COLLECTED MATERIAL
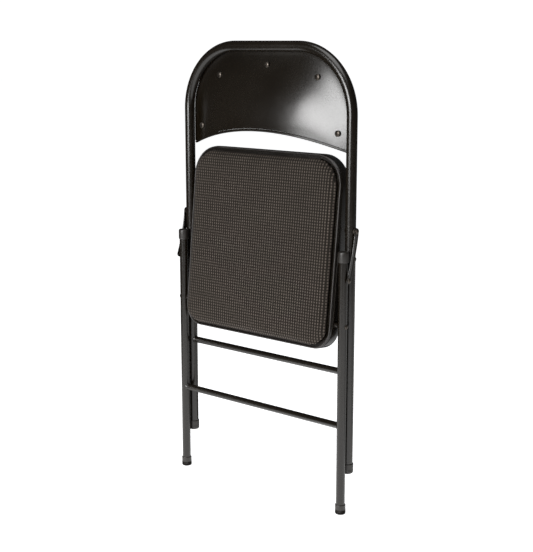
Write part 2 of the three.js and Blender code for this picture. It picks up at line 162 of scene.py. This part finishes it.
# A rectangle with its own corner radius at each end, as points in order.
def rounded_rect(half, s0, s1, low, high, steps=14, runs=26):
    points = []
    for cx, cy, r, a0 in ((half - low, s0 + low, low, -90), (half - high, s1 - high, high, 0),
                          (high - half, s1 - high, high, 90), (low - half, s0 + low, low, 180)):
        for i in range(steps + 1):
            a = math.radians(a0 + 90 * i / steps)
            points.append((cx + r * math.cos(a), cy + r * math.sin(a)))
    # extra points on the straight runs keep the faces even
    full = []
    for i, p in enumerate(points):
        q = points[(i + 1) % len(points)]
        full.append(p)
        if i % (steps + 1) == steps:
            full += [(p[0] + (q[0] - p[0]) * k / runs, p[1] + (q[1] - p[1]) * k / runs)
                     for k in range(1, runs)]
    return full


def seat_loop(inset):
    return rounded_rect(PAN_HALF - inset, -SEAT_REAR + inset, SEAT_FRONT - inset,
                        max(REAR_CORNER - inset, 6), max(FRONT_CORNER - inset, 6))


# ---- materials ----
class Nodes:
    def __init__(self, name):
        self.mat = bpy.data.materials.new(name)
        self.mat.use_nodes = True
        self.tree = self.mat.node_tree
        self.shader = self.tree.nodes["Principled BSDF"]
        self.where = self.add("ShaderNodeTexCoord").outputs["Object"]

    def add(self, kind, **inputs):
        node = self.tree.nodes.new(kind)
        for key, value in inputs.items():
            self.put(node, key, value)
        return node

    def put(self, node, key, value):
        numbered = key[0] == "i" and key[1:].isdigit()
        socket = node.inputs[int(key[1:]) if numbered else key]
        if isinstance(value, bpy.types.NodeSocket):
            self.tree.links.new(value, socket)
        else:
            socket.default_value = value

    def math(self, op, a, b=0.0, c=0.0):
        node = self.add("ShaderNodeMath", i0=a, i1=b, i2=c)
        node.operation = op
        return node.outputs[0]

    def vec(self, op, a, b=(0, 0, 0)):
        node = self.add("ShaderNodeVectorMath", i0=a, i1=b)
        node.operation = op
        return node.outputs["Value" if op == "LENGTH" else "Vector"]

    def noise(self, scale, detail=3.0, rough=0.5):
        return self.add("ShaderNodeTexNoise", Vector=self.where, Scale=scale, Detail=detail,
                        Roughness=rough).outputs[0]

    def span(self, value, a, b, c, d):
        node = self.add("ShaderNodeMapRange", i0=value, i1=a, i2=b, i3=c, i4=d)
        return node.outputs[0]

    def colours(self, factor, one, two):
        node = self.tree.nodes.new("ShaderNodeMix")
        node.data_type = "RGBA"
        self.tree.links.new(factor, node.inputs[0])
        node.inputs[6].default_value = (*one, 1)
        if isinstance(two, bpy.types.NodeSocket):
            self.tree.links.new(two, node.inputs[7])
        else:
            node.inputs[7].default_value = (*two, 1)
        return node.outputs[2]

    def finish(self, colour, rough, height=None, strength=0.1, distance=0.001, **constants):
        self.tree.links.new(colour, self.shader.inputs["Base Color"])
        self.tree.links.new(rough, self.shader.inputs["Roughness"])
        if height is not None:
            bump = self.add("ShaderNodeBump", Height=height, Strength=strength, Distance=distance)
            self.tree.links.new(bump.outputs[0], self.shader.inputs["Normal"])
        for key, value in constants.items():
            self.shader.inputs[key.replace("_", " ")].default_value = value
        return self.mat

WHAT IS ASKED
Go back to the listing above and please repeat it exactly.

THE RESULT
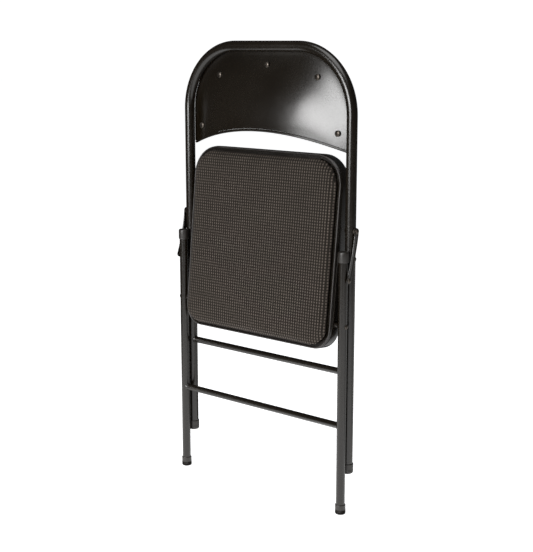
Write part 2 of the three.js and Blender code for this picture. It picks up at line 162 of scene.py. This part finishes it.
# A rectangle with its own corner radius at each end, as points in order.
def rounded_rect(half, s0, s1, low, high, steps=14, runs=26):
    points = []
    for cx, cy, r, a0 in ((half - low, s0 + low, low, -90), (half - high, s1 - high, high, 0),
                          (high - half, s1 - high, high, 90), (low - half, s0 + low, low, 180)):
        for i in range(steps + 1):
            a = math.radians(a0 + 90 * i / steps)
            points.append((cx + r * math.cos(a), cy + r * math.sin(a)))
    # extra points on the straight runs keep the faces even
    full = []
    for i, p in enumerate(points):
        q = points[(i + 1) % len(points)]
        full.append(p)
        if i % (steps + 1) == steps:
            full += [(p[0] + (q[0] - p[0]) * k / runs, p[1] + (q[1] - p[1]) * k / runs)
                     for k in range(1, runs)]
    return full


def seat_loop(inset):
    return rounded_rect(PAN_HALF - inset, -SEAT_REAR + inset, SEAT_FRONT - inset,
                        max(REAR_CORNER - inset, 6), max(FRONT_CORNER - inset, 6))


# ---- materials ----
class Nodes:
    def __init__(self, name):
        self.mat = bpy.data.materials.new(name)
        self.mat.use_nodes = True
        self.tree = self.mat.node_tree
        self.shader = self.tree.nodes["Principled BSDF"]
        self.where = self.add("ShaderNodeTexCoord").outputs["Object"]

    def add(self, kind, **inputs):
        node = self.tree.nodes.new(kind)
        for key, value in inputs.items():
            self.put(node, key, value)
        return node

    def put(self, node, key, value):
        numbered = key[0] == "i" and key[1:].isdigit()
        socket = node.inputs[int(key[1:]) if numbered else key]
        if isinstance(value, bpy.types.NodeSocket):
            self.tree.links.new(value, socket)
        else:
            socket.default_value = value

    def math(self, op, a, b=0.0, c=0.0):
        node = self.add("ShaderNodeMath", i0=a, i1=b, i2=c)
        node.operation = op
        return node.outputs[0]

    def vec(self, op, a, b=(0, 0, 0)):
        node = self.add("ShaderNodeVectorMath", i0=a, i1=b)
        node.operation = op
        return node.outputs["Value" if op == "LENGTH" else "Vector"]

    def noise(self, scale, detail=3.0, rough=0.5):
        return self.add("ShaderNodeTexNoise", Vector=self.where, Scale=scale, Detail=detail,
                        Roughness=rough).outputs[0]

    def span(self, value, a, b, c, d):
        node = self.add("ShaderNodeMapRange", i0=value, i1=a, i2=b, i3=c, i4=d)
        return node.outputs[0]

    def colours(self, factor, one, two):
        node = self.tree.nodes.new("ShaderNodeMix")
        node.data_type = "RGBA"
        self.tree.links.new(factor, node.inputs[0])
        node.inputs[6].default_value = (*one, 1)
        if isinstance(two, bpy.types.NodeSocket):
            self.tree.links.new(two, node.inputs[7])
        else:
            node.inputs[7].default_value = (*two, 1)
        return node.outputs[2]

    def finish(self, colour, rough, height=None, strength=0.1, distance=0.001, **constants):
        self.tree.links.new(colour, self.shader.inputs["Base Color"])
        self.tree.links.new(rough, self.shader.inputs["Roughness"])
        if height is not None:
            bump = self.add("ShaderNodeBump", Height=height, Strength=strength, Distance=distance)
            self.tree.links.new(bump.outputs[0], self.shader.inputs["Normal"])
        for key, value in constants.items():
            self.shader.inputs[key.replace("_", " ")].default_value = value
        return self.mat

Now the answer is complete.